Many governments are developing the broad and comprehensive policy packages needed for climate action. The second phase of the OECD’s horizontal project Building Climate and Economic Resilience: Net Zero+ has generated rich insights from multi-disciplinary analyses across the contributing OECD policy committees and bodies. However, it has also identified important questions and knowledge gaps, such as:
How effective are climate policy packages? Ex-post evidence on policy effectiveness is lacking. As governments implement increasingly comprehensive and stringent policy packages, more evidence is needed on their effectiveness, interactions, and what works best in what context.
How significant is government support? Notwithstanding some progress within the OECD, data on the magnitude and nature of government support to industries key to the green transition remains incomplete. Given the scale of industrial policy packages, better understanding their impacts, including on driving progress on climate goals, would greatly support policymakers in designing or enhancing such strategies.
To what extent is finance aligned with climate goals and targets? Improved assessment is needed across most financial sources. Given the crucial need to align financial flows with climate goals, developing better methodologies and data sources in this area is imperative.
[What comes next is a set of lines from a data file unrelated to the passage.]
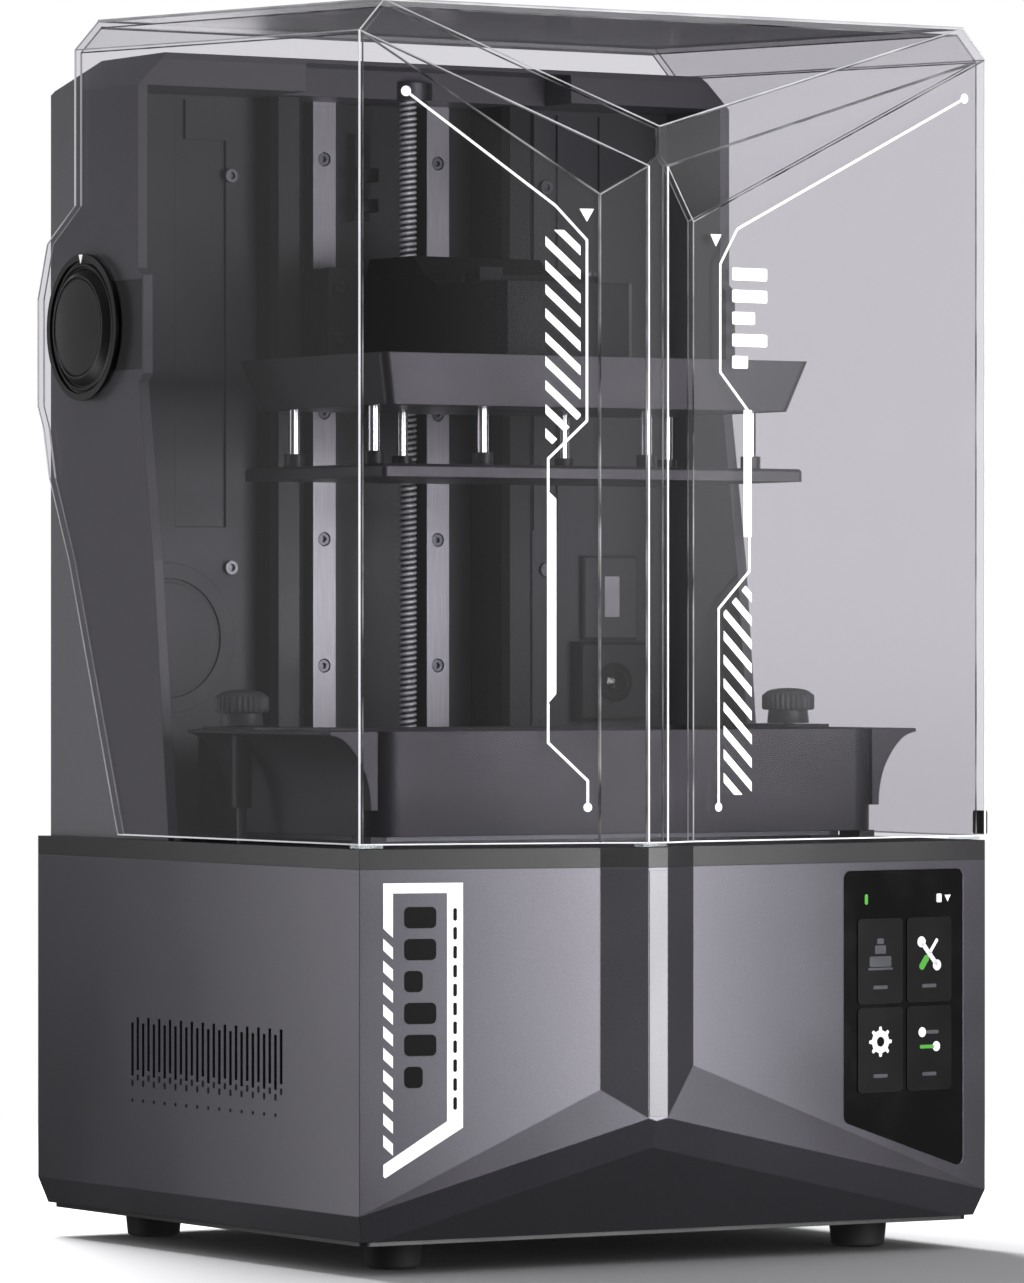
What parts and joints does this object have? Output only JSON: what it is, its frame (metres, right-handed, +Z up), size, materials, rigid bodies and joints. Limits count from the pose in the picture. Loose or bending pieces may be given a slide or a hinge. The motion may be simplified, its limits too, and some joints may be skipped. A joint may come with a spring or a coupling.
{
  "type": "resin printer",
  "caption": "Desktop resin 3D printer: faceted grey base with touch screen, clear flip-up lid, rear tower with lead screw, build platform, tilting resin vat.",
  "frame": {"origin": "centre of the footprint box, on the surface the rubber feet stand on", "axes": "+Z up, -Y towards the front ridge and screen, +X to the right seen from the front"},
  "size_m": [0.3306, 0.3232, 0.548],
  "materials": {
    "arm_black": "black anodised casting",
    "black_deck": "black ABS, fine spark-eroded grain",
    "board_green": "solder mask",
    "bolt_steel": "steel socket-head screws",
    "clear_smoke": "clear grey-tinted acrylic with polished edges",
    "column_black": "black anodised frame",
    "dark_disc": "black, satin moulded disc",
    "film_clear": "clear release film",
    "filter_fibre": "activated carbon filter",
    "glass_clear": "clear glass",
    "grey_housing": "fine matt powder coat, warm mid grey",
    "knob_grey": "moulded knobs",
    "liner_grey": "moulded ABS, satin",
    "pin_chrome": "polished guide pins",
    "platform_grey": "grey anodised aluminium",
    "rail_steel": "ground steel rail",
    "rubber_black": "moulded rubber feet",
    "screen_black": "black cover glass",
    "screw_steel": "rolled steel thread",
    "sink_aluminium": "extruded aluminium",
    "socket_metal": "plated steel",
    "tower_grey": "moulded ABS, mid grey, satin",
    "vat_grey": "grey anodised aluminium, bead blasted"
  },
  "bodies": {
    "housing": {"base_shell": "grey_housing", "bottom_pan": "black_deck", "feet": "rubber_black", "deck_plate": "black_deck", "screen_glass": "screen_black", "screen_module": "black_deck", "io_panel": "black_deck", "power_socket": "black_deck", "usb_port": "socket_metal", "mainboard": "board_green", "fan_housing": "black_deck", "heat_sink": "sink_aluminium", "led_array": "board_green", "light_hood": "sink_aluminium", "collimator_lens": "glass_clear", "tilt_brackets": "bolt_steel", "tilt_actuator": "column_black", "tower_shell": "tower_grey", "hinge_brackets": "column_black", "hinge_pins": "bolt_steel", "tower_liner": "liner_grey", "filter_cover": "liner_grey", "air_filter": "filter_fibre", "liner_screws": "bolt_steel", "z_column": "column_black", "column_header": "tower_grey", "screw_bearing": "bolt_steel", "z_rails": "rail_steel", "rail_screws": "bolt_steel", "z_motor": "column_black", "limit_sensor": "column_black", "camera_housing": "column_black", "camera_lens": "screen_black", "light_window": "liner_grey"},
    "lid": {"lid_shell": "clear_smoke", "hinge_rings": "dark_disc", "hinge_discs": "dark_disc", "lid_bumpers": "clear_smoke"},
    "z_carriage": {"carriage_blocks": "bolt_steel", "carriage_plate": "platform_grey", "carriage_screws": "bolt_steel", "lead_nut": "column_black", "arm": "arm_black", "arm_cap": "arm_black", "lever_pin": "bolt_steel", "platform_body": "platform_grey", "guide_pins": "pin_chrome"},
    "plate": {"build_plate": "platform_grey"},
    "lever": {"release_lever": "bolt_steel"},
    "z_screw": {"lead_screw": "screw_steel"},
    "tilt_bed": {"tilt_plate": "black_deck", "lcd_panel": "screen_black", "film_frame": "bolt_steel", "release_film": "film_clear", "vat_body": "vat_grey"},
    "pusher": {"tilt_pusher": "bolt_steel"},
    "knob_left": {"vat_knob_left": "knob_grey"},
    "knob_right": {"vat_knob_right": "knob_grey"},
    "rocker": {"power_rocker": "dark_disc"},
    "fan": {"fan_rotor": "black_deck"}
  },
  "joints": [
    {"name": "lid_hinge", "type": "hinge", "parent": "housing", "child": "lid", "pos_m": [0, 0.1173, 0.4094], "axis": [-1, 0, 0], "range_deg": [0, 85]},
    {"name": "z_slide", "type": "slide", "parent": "housing", "child": "z_carriage", "axis": [0, 0, 1], "range_m": [-0.153, 0.066]},
    {"name": "screw_spin", "type": "hinge", "parent": "housing", "child": "z_screw", "pos_m": [0, 0.103, 0.3], "axis": [0, 0, 1], "range_deg": [-5950, 13780]},
    {"name": "plate_level", "type": "slide", "parent": "z_carriage", "child": "plate", "axis": [0, 0, 1], "range_m": [0, 0.003], "stiffness_N_per_m": 2500, "springref_m": -0.003},
    {"name": "lever_swing", "type": "hinge", "parent": "z_carriage", "child": "lever", "pos_m": [0.0275, -0.006, 0.428], "axis": [0, 0, 1], "range_deg": [0, 70]},
    {"name": "vat_tilt", "type": "hinge", "parent": "housing", "child": "tilt_bed", "pos_m": [0, 0.07, 0.1665], "axis": [1, 0, 0], "range_deg": [0, 2]},
    {"name": "pusher_slide", "type": "slide", "parent": "housing", "child": "pusher", "axis": [0, 0, -1], "range_m": [0, 0.0056]},
    {"name": "knob_left_turn", "type": "hinge", "parent": "tilt_bed", "child": "knob_left", "pos_m": [-0.143, 0.0036, 0.23], "axis": [0, 0, 1], "range_deg": [0, 720]},
    {"name": "knob_right_turn", "type": "hinge", "parent": "tilt_bed", "child": "knob_right", "pos_m": [0.143, 0.0036, 0.23], "axis": [0, 0, 1], "range_deg": [0, 720]},
    {"name": "rocker_tilt", "type": "hinge", "parent": "housing", "child": "rocker", "pos_m": [0.032, 0.1576, 0.074], "axis": [1, 0, 0], "range_deg": [0, 9]},
    {"name": "fan_spin", "type": "hinge", "parent": "housing", "child": "fan", "pos_m": [-0.145, 0.005, 0.09], "axis": [1, 0, 0], "continuous": true}
  ],
  "couplings": [
    {"joint": "screw_spin", "follows": "z_slide", "rad_per_m": -1570.8},
    {"joint": "pusher_slide", "follows": "vat_tilt", "m_per_rad": 0.154}
  ]
}
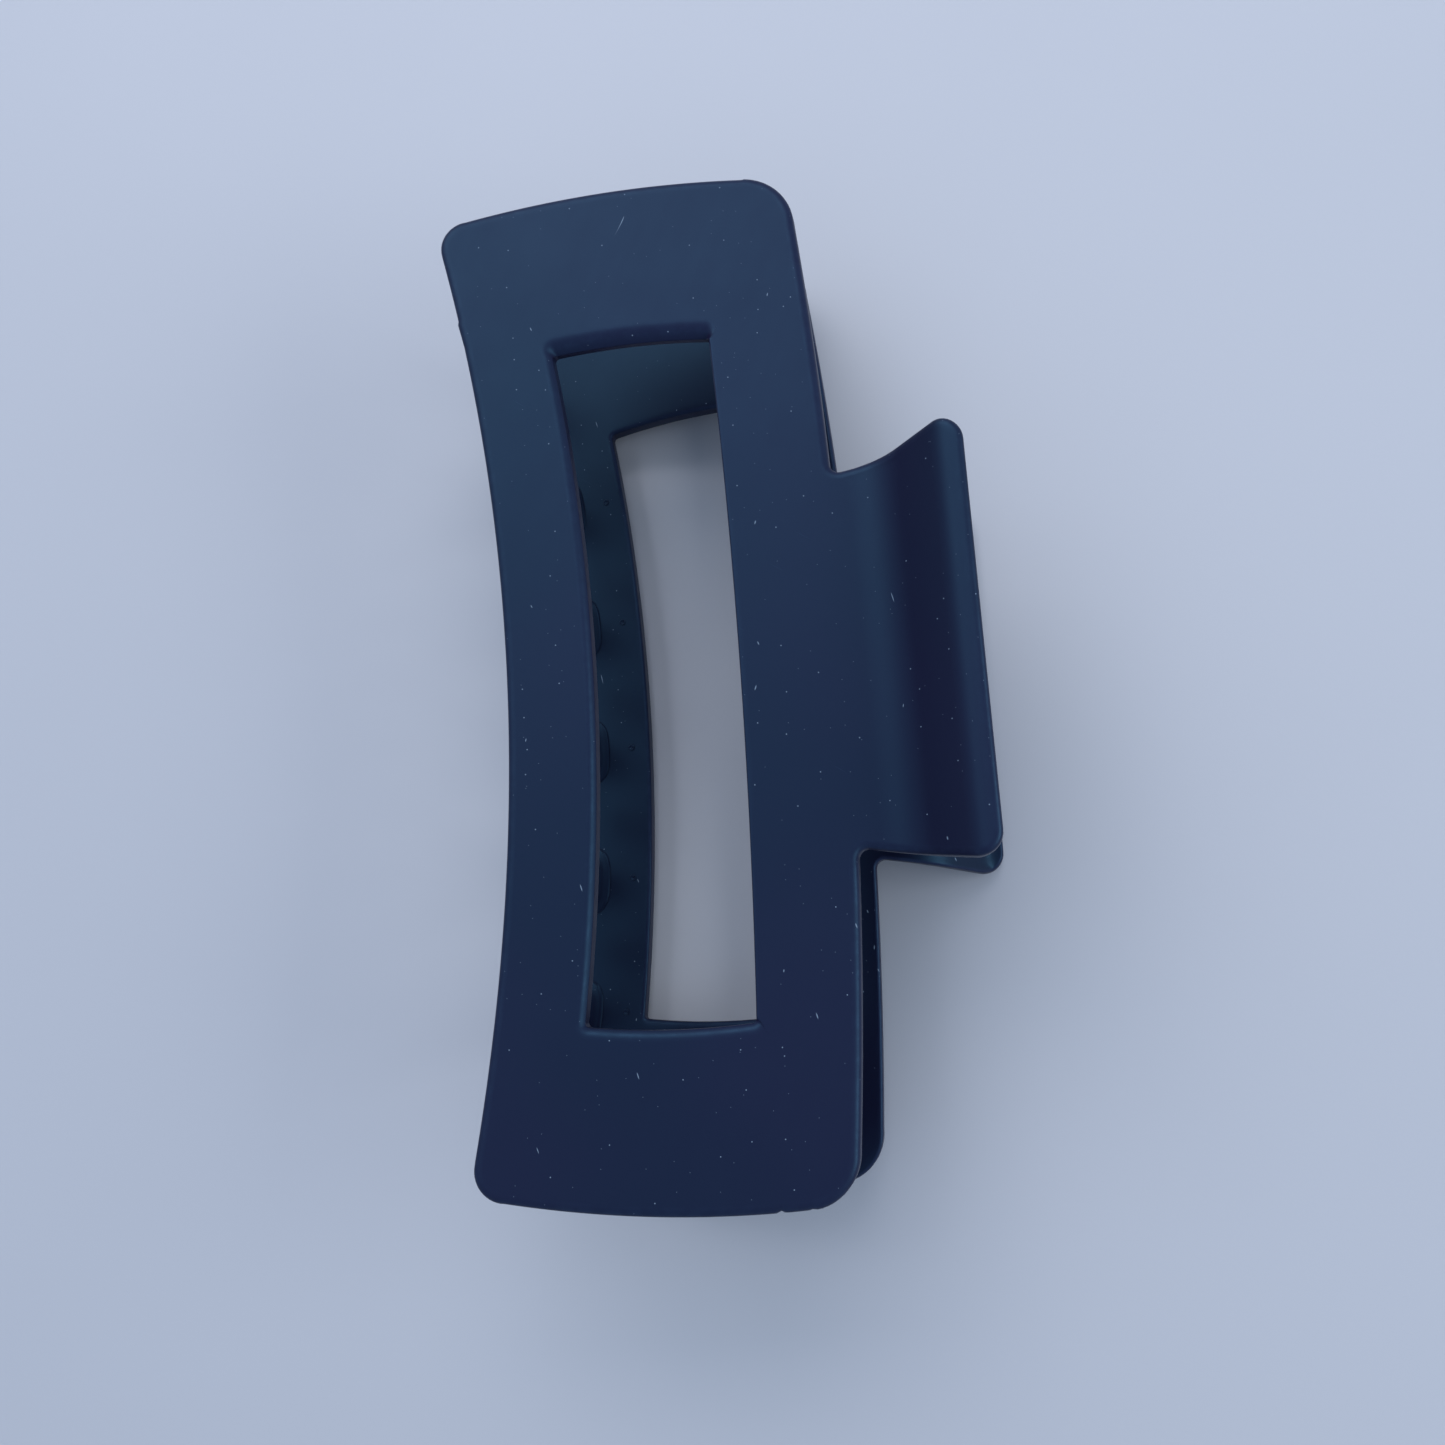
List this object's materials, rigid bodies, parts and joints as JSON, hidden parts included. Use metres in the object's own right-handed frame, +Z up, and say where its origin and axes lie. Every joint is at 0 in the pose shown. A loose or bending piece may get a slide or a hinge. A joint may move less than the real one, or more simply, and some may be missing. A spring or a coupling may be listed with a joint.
{
  "type": "claw clip",
  "caption": "Rectangular hair claw clip: windowed plates with interlocking teeth and thumb tabs, sprung on a hinge pin.",
  "frame": {"origin": "centre of the bottom of the closed clip's box, on the surface that the lower jaw lies on", "axes": "+X towards the thumb tabs, +Y along the hinge pin and the long side, +Z up from the surface, square to the clip's mid-plane"},
  "size_m": [0.0554, 0.11, 0.031],
  "materials": {
    "jaw_plastic": "satin blue-black moulded plastic with a rubbery matte coat",
    "pin_steel": "bright drawn wire",
    "spring_steel": "nickel-plated spring wire"
  },
  "bodies": {
    "lower": {"jaw_lower": "jaw_plastic", "hinge_pin": "pin_steel", "torsion_spring": "spring_steel"},
    "upper": {"jaw_upper": "jaw_plastic"}
  },
  "joints": [
    {"name": "jaw_hinge", "type": "hinge", "parent": "lower", "child": "upper", "pos_m": [0.01465, 0, 0.0155], "axis": [0, 1, 0], "range_deg": [0, 86], "stiffness_Nm_per_rad": 0.09, "springref_deg": -68.75, "deforming": ["torsion_spring"]}
  ]
}
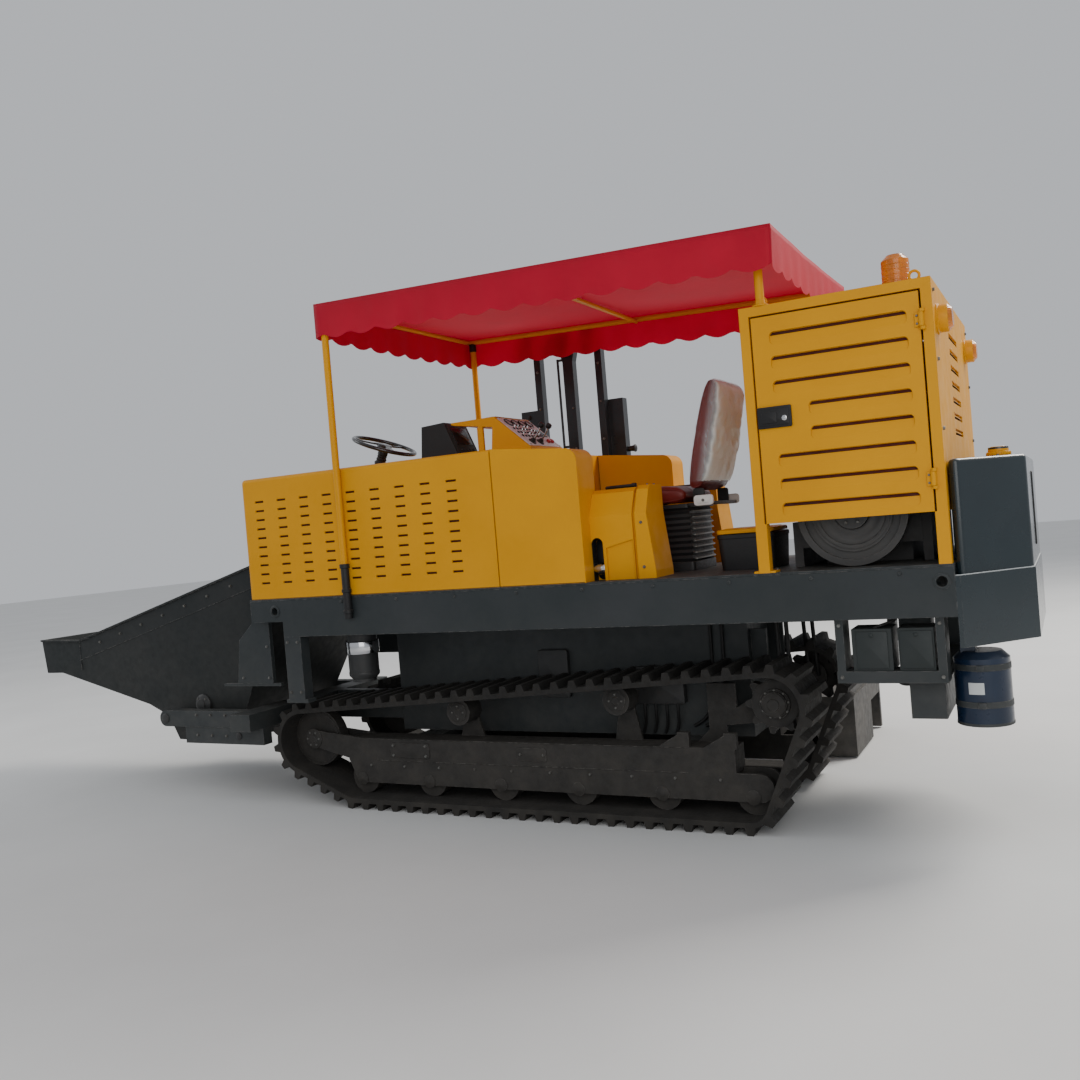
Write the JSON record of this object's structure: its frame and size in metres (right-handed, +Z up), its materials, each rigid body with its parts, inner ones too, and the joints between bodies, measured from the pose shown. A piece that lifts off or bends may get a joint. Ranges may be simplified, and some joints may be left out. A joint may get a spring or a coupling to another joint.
{
  "type": "slipform paver",
  "caption": "Offset slipform kerb paver on two rubber tracks, with a front hopper, hooded power unit, operator seat under a cloth canopy and a side mould.",
  "frame": {"origin": "on the ground, at the middle of the bounding box", "axes": "+X forwards to the hopper, +Y to the left (the operator's left), +Z up"},
  "size_m": [6.199, 2.602, 2.785],
  "materials": {
    "yellow": "gloss enamel, faded",
    "frame_grey": "satin dark grey",
    "belt_rubber": "dusty matt",
    "undercarriage": "dusty painted castings",
    "hopper_grey": "worn satin",
    "auger_steel": "worn bright",
    "console_grey": "satin",
    "black_plastic": "matt",
    "wheel_rim": "grey grip",
    "seat_vinyl": "red-brown vinyl",
    "engine_iron": "oily",
    "amber": "clear amber lens",
    "tank_blue": "gloss blue grey",
    "canister_blue": "gloss blue",
    "canopy_red": "coated cloth",
    "tube_yellow": "satin",
    "mould_steel": "worn dark steel",
    "mast_black": "satin black",
    "cylinder_steel": "satin"
  },
  "bodies": {
    "chassis": {"track_left": "belt_rubber", "track_right": "belt_rubber", "track_frame_left": "undercarriage", "track_frame_right": "undercarriage", "sprockets": "undercarriage", "track_rollers": "undercarriage", "side_beams": "frame_grey", "cross_members": "frame_grey", "deck_plate": "frame_grey", "belly_body": "frame_grey", "front_supports": "frame_grey", "front_cylinders": "cylinder_steel", "front_subframe": "frame_grey", "hopper": "hopper_grey", "hood_front": "yellow", "hood_rear": "yellow", "cowls": "yellow", "console": "yellow", "gauge_box": "black_plastic", "steering_column": "console_grey", "seat_base": "black_plastic", "seat_cushion": "seat_vinyl", "seat_back": "seat_vinyl", "battery_box": "black_plastic", "power_housing": "yellow", "engine_block": "engine_iron", "flywheel": "engine_iron", "beacon": "amber", "rear_lamps": "amber", "tank_lower": "tank_blue", "tank_upper": "tank_blue", "rear_underframe": "frame_grey", "service_boxes": "console_grey", "canister": "canister_blue", "canopy_posts": "tube_yellow", "canopy": "canopy_red", "mast": "mast_black"},
    "left_door": {"door_left": "yellow"},
    "right_door": {"door_right": "yellow"},
    "wheel": {"steering_wheel": "wheel_rim"},
    "box_lid": {"battery_lid": "yellow"},
    "feed_shaft": {"feed_auger": "auger_steel"},
    "mould_unit": {"mould_carriage": "mould_steel", "kerb_mould": "mould_steel"}
  },
  "joints": [
    {"name": "left_door_hinge", "type": "hinge", "parent": "chassis", "child": "left_door", "pos_m": [-2.7655, 1.263, 1.86], "axis": [0, 0, 1], "range_deg": [0, 110]},
    {"name": "right_door_hinge", "type": "hinge", "parent": "chassis", "child": "right_door", "pos_m": [-2.7655, -0.265, 1.86], "axis": [0, 0, -1], "range_deg": [0, 110]},
    {"name": "wheel_turn", "type": "hinge", "parent": "chassis", "child": "wheel", "pos_m": [0.3945, 0.569, 2.06], "axis": [-0.3746, 0, 0.9272], "continuous": true},
    {"name": "lid_hinge", "type": "hinge", "parent": "chassis", "child": "box_lid", "pos_m": [-1.8775, 0.609, 1.391], "axis": [1, 0, 0], "range_deg": [0, 100]},
    {"name": "feed_shaft_turn", "type": "hinge", "parent": "chassis", "child": "feed_shaft", "pos_m": [1.6745, 0.499, 0.56], "axis": [0, 1, 0], "continuous": true},
    {"name": "mould_lift", "type": "slide", "parent": "chassis", "child": "mould_unit", "axis": [0, 0, 1], "range_m": [0, 0.25]}
  ]
}
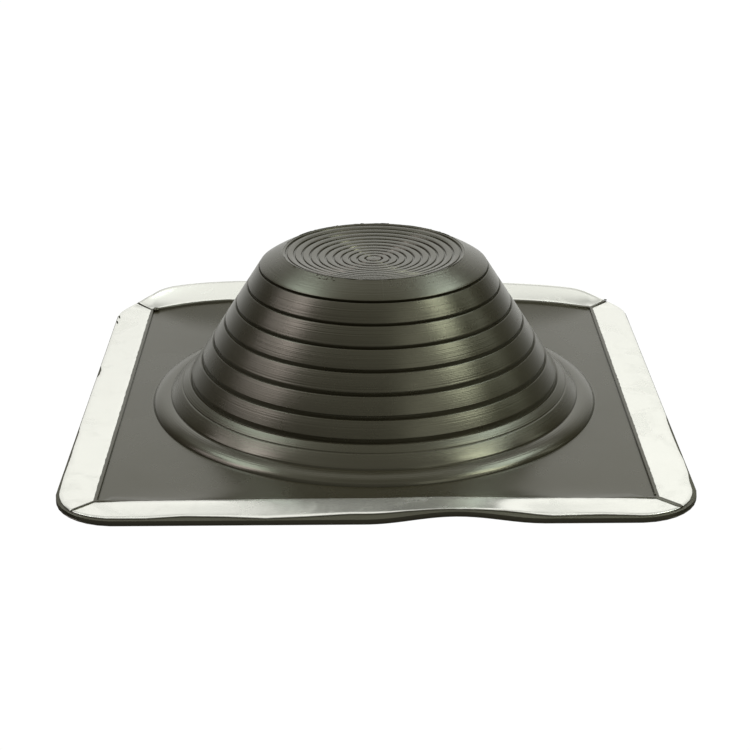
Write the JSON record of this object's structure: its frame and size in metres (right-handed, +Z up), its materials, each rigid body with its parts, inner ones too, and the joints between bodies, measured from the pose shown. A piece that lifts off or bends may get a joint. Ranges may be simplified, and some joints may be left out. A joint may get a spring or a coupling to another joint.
{
  "type": "pipe flashing boot",
  "caption": "Square rubber roof flashing with a stepped cone, a closed dished top to cut open for a pipe, and soft aluminium edge strips.",
  "frame": {"origin": "centre of the square sheet, on its underside, straight below the cone's axis", "axes": "+Z up along the cone's axis, away from the roof; +X and +Y along the sides of the sheet, -Y towards the front edge"},
  "size_m": [0.434, 0.434, 0.1193],
  "materials": {
    "black_rubber": "satin, moulded EPDM",
    "soft_aluminium": "bright mill finish, lightly scuffed"
  },
  "bodies": {
    "root": {"rubber_boot": "black_rubber", "edge_strip_front": "soft_aluminium", "edge_strip_back": "soft_aluminium", "edge_strip_left": "soft_aluminium", "edge_strip_right": "soft_aluminium"}
  },
  "joints": []
}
How can data and capacity gaps in developing countries be closed? Developing countries often face challenges when projecting climate impacts or the impacts of the net-zero transition. Filling data gaps, increasing modelling and assessment capacity and finding innovative means to address challenges faced by developing countries is crucial. Localised approaches to impact assessments, making use of qualitative methods such as surveys and interviews, may be useful.
How resilient are economies and societies to climate impacts? Stronger evidence is needed to inform adaptation policies, including improved mainstreaming of climate risk assessments and enhanced monitoring and evaluation to better understand the effectiveness of adaptation efforts and whether they remain fit-for-purpose as climate impacts evolve.
What is the carbon footprint of everything? Knowing the carbon footprint of goods, processes and activities would make it possible for governments to design more effective policies and for consumer demand to create markets for low-carbon goods, both of which improve incentives for firms to decarbonise. Better information and incentives would in turn help firms unlock the financing needed for investments in decarbonisation. Improving carbon footprint information relies on proportional efforts balancing precision and resource requirements, innovation and competition, as well as interoperability across sectors, countries and initiatives.